Don’t get us wrong. We have read a lot of books, and we have written a few, too. But the deeply personal impact of race and the myriad ways that discrimination touches our lives means that no single book, no single paradigm, is enough to bring into being the equitable and healed culture that we wish to experience. In fact, worrying all the time about finding the right answer can increase tension and fear in a workplace, even to the point that colleagues of color lose trust and do not feel comfortable staying engaged.
So, how do we do DEIB work without paralyzing ourselves or increasing tension and fear? A mentor of ours puts it this way: the only car on the road you can drive is your own. It may seem counterintuitive, but, aside from all the learning and assessing and strategizing, first and foremost we must focus on our own healing. We’ll say it again: We aim for our own healing.
When we work with clients, we ask them to shift their focus to their own experience. We all receive messages about who we are supposed to be, and we feel pressure to conform to them. We are all products of histories, cultures, conflicts, and triumphs that long predate our individual lives. We experience their results as norms. These norms, in turn, can limit and constrict our experience, causing us to compartmentalize, isolate, and sometimes devalue aspects of ourselves in order to fit in and engage. Sometimes these limiting experiences are small, and sometimes they are huge. But their effects are always significant. When we acknowledge them and their consequences–even and especially the painful ones–we make room for new ways of being to emerge. New ways of being facilitate new networks and community structures, and we find ourselves relating to one another in new ways. When we re-integrate parts of ourselves that we had excised, we are much more likely to produce communities that are more inclusive of people who embody differences from assumed norms.
Though we can only drive our own car, the way we drive does influence how others drive around us. If we drive fearfully, for instance, others may drive more aggressively in response. If we drive more aggressively, others may drive more aggressively or more fearfully, too. We are both the driver of our own car and entirely connected to all the other drivers on the road.
When we aim to heal our own wounds, it signals to others that they may wish to do so, too. Most importantly, it shows them that they can. A person who has identified, come to terms with, and integrated into their experience elements of themselves that they had rejected can more easily see racial and diversity dynamics holistically. That is, they can both observe emotion and hold together more concepts from more books, more theories, and more disciplines, to understand how a community is functioning and how it can achieve its goals.
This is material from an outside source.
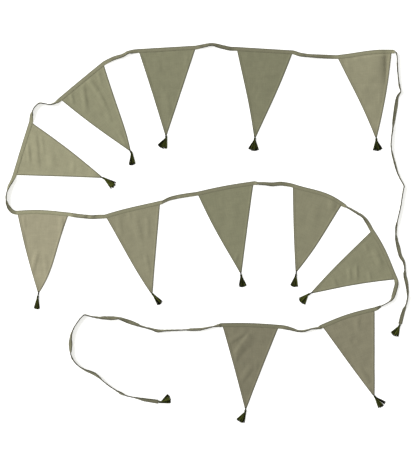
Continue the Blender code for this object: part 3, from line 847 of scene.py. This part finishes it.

As DEIB coaches with training in the histories of race and their present-day manifestations, we have insight into a lot of the different kinds of knowledge involved in race and anti-racism. We also know, fundamentally, that whole people create whole communities. No discipline that strives to strengthen and understand human connection is excluded from this work. They all have transformative potential, but the greatest potential is realized when disciplines coalesce in the hearts, minds, and hands of people committed to bringing together that which once seemed disparate into harmonious accord. They’re committed to that process of re-integration because they’ve already seen its benefits–in themselves. Helping people get whole so that they can help their communities get whole–that’s what we do in DEIB coaching. Sure, we do it to make the world a better place in which more people find acceptance, reward, and value in positive ways. But we also do it because it’s healing for us, too.